CAD and scene scripts:
★ ★ ★ ★ ★ ★ ★

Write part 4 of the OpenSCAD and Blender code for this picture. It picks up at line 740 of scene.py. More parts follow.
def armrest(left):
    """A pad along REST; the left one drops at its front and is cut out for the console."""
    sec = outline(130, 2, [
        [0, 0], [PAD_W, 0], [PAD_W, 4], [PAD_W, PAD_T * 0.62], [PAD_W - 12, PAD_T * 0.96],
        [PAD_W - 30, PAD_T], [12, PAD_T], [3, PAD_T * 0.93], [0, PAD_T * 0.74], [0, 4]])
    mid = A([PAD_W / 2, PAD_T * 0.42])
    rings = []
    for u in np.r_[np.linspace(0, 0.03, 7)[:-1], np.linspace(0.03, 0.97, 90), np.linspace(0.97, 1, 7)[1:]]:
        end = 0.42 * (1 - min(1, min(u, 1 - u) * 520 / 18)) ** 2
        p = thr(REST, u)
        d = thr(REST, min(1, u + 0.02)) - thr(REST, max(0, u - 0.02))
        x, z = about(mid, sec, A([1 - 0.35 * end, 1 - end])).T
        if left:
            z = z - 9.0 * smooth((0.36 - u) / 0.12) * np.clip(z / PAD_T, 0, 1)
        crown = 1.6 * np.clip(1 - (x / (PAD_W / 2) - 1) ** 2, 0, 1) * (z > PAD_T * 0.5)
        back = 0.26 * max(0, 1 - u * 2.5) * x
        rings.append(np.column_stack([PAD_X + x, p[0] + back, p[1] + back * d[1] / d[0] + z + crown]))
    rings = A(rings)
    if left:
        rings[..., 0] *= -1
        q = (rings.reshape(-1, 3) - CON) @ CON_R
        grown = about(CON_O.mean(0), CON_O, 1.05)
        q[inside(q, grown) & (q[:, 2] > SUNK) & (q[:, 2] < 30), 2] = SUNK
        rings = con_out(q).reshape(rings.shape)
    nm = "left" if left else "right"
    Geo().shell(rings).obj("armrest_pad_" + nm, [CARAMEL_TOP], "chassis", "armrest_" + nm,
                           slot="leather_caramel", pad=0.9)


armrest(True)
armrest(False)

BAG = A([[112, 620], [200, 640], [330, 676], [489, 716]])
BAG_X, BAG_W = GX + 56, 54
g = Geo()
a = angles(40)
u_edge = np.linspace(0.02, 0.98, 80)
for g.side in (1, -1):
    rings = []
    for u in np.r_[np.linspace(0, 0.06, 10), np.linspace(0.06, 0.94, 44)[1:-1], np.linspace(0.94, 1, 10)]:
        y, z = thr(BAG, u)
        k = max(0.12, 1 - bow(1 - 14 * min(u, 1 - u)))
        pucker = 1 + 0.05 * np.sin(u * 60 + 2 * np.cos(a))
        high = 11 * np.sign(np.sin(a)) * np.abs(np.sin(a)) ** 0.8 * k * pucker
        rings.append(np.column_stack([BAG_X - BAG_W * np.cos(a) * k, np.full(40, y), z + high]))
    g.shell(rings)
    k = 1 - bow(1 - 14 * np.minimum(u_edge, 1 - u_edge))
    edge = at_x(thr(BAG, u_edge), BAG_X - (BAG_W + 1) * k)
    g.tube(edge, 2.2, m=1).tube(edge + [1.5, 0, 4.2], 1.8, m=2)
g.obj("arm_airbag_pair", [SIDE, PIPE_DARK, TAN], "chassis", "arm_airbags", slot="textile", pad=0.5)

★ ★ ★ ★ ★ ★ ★

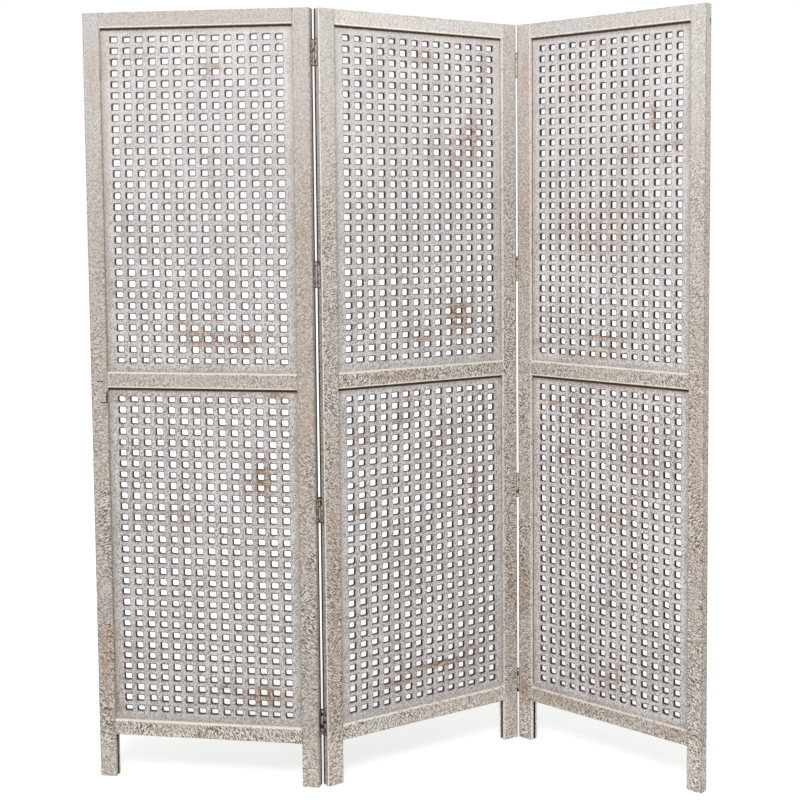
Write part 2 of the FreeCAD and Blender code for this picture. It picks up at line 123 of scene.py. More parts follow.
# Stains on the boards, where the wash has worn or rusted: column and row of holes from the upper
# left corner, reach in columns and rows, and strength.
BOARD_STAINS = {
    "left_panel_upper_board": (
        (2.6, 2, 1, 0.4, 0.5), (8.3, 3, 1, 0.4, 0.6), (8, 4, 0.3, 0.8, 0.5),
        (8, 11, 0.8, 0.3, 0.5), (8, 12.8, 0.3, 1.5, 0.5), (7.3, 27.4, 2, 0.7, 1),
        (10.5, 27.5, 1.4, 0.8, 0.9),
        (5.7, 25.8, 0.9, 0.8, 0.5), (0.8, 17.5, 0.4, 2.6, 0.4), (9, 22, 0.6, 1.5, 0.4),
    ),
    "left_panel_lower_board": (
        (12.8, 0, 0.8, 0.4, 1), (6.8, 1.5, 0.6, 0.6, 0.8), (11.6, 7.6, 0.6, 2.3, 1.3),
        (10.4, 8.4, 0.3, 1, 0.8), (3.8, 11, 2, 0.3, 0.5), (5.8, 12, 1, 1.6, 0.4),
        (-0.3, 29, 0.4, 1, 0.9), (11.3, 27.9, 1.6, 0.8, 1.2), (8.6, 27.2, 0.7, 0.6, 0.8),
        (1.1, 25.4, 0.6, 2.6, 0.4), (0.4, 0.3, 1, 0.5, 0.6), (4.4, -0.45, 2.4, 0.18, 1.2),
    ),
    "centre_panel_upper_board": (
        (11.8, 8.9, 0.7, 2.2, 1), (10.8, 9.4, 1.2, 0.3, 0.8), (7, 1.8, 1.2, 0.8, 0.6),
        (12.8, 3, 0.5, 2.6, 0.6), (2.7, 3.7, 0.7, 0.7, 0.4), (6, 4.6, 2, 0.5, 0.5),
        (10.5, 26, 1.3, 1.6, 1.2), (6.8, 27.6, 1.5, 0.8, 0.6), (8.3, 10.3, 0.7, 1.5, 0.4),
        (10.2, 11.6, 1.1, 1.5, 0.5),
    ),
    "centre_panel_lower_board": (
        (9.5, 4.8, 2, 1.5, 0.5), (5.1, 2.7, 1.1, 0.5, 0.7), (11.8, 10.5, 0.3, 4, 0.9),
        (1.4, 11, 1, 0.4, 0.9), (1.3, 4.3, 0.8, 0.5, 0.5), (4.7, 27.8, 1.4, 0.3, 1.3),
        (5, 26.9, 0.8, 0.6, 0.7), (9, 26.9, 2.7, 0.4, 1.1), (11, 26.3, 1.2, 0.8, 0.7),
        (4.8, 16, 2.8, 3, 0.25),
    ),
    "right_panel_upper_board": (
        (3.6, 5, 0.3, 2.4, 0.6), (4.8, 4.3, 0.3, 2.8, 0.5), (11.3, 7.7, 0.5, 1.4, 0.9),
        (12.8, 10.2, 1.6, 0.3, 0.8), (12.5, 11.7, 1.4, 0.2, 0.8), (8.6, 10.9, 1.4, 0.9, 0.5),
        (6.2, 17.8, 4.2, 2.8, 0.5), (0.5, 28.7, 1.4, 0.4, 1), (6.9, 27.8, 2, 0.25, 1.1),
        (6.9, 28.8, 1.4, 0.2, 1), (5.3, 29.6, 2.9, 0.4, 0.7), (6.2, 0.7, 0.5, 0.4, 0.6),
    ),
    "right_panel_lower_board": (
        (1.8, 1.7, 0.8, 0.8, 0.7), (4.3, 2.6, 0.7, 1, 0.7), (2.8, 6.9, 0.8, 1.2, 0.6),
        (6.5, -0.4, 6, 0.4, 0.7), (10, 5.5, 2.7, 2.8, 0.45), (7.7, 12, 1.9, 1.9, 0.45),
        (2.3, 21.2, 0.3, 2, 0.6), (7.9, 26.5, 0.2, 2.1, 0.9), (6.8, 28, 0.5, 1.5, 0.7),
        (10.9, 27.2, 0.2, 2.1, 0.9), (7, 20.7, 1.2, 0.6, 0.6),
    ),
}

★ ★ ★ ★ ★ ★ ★

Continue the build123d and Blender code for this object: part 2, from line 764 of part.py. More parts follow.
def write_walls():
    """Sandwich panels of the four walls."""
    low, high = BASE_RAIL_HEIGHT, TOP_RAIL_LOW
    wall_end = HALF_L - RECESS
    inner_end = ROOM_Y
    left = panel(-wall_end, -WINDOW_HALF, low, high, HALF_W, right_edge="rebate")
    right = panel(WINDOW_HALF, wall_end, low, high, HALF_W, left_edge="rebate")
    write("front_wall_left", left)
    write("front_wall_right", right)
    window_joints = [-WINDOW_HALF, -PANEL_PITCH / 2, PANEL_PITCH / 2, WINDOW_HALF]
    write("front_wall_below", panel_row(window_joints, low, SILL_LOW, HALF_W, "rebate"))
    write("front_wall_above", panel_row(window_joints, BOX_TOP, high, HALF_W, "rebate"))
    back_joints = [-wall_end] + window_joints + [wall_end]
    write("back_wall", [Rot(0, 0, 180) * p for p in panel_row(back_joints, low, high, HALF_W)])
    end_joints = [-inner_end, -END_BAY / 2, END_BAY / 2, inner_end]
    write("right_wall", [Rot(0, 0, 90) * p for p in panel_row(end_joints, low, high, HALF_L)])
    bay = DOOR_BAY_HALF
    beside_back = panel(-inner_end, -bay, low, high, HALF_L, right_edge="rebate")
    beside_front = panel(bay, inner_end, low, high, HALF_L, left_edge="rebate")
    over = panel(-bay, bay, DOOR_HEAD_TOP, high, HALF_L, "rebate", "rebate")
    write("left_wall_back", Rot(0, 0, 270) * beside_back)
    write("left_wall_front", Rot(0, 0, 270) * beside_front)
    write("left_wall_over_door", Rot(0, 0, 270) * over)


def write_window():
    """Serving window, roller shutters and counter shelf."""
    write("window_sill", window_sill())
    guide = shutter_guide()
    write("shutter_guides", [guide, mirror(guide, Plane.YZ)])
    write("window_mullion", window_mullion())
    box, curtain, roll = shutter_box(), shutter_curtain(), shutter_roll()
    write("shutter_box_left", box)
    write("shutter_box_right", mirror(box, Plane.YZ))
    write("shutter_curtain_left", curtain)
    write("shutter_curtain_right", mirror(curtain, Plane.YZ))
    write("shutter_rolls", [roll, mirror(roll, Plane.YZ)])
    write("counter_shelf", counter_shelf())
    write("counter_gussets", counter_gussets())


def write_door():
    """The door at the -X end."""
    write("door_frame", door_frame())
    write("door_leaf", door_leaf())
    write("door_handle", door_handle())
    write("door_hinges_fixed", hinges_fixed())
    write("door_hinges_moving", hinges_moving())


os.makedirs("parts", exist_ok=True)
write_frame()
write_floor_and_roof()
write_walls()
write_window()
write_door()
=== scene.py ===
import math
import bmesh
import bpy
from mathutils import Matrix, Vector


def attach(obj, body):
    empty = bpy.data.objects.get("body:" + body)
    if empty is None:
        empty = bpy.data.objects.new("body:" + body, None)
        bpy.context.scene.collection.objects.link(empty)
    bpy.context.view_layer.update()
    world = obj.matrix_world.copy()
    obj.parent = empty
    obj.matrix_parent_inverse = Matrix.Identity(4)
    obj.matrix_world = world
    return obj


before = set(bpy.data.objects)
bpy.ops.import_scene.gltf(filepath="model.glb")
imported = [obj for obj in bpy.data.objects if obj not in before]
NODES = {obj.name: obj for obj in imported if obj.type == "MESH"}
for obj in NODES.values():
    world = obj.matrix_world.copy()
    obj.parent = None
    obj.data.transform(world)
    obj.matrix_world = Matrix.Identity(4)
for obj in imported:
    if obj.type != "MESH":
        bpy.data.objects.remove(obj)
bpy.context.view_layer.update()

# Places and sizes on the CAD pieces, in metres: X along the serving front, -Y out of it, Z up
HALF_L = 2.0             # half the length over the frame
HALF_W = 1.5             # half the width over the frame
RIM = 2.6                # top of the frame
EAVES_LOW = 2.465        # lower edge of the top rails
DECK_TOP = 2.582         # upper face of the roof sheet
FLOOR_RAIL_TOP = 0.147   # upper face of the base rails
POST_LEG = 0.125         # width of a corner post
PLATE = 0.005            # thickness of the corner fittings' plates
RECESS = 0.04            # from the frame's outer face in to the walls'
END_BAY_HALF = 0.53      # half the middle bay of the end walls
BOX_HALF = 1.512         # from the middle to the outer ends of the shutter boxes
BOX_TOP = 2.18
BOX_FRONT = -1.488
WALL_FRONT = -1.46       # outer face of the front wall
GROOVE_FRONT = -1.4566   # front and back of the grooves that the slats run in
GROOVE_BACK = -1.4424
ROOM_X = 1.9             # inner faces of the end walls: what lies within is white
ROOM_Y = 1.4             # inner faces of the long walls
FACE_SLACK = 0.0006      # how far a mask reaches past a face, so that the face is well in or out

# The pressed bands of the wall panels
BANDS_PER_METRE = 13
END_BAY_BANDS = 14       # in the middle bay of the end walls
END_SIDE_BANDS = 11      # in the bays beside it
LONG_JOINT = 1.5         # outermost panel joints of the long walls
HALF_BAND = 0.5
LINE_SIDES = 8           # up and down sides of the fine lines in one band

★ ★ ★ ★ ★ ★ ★

* [Given exercise]: How many lines of these entries hold the string "Identity"? Answer with the number alone.

* [Answer in full]: 2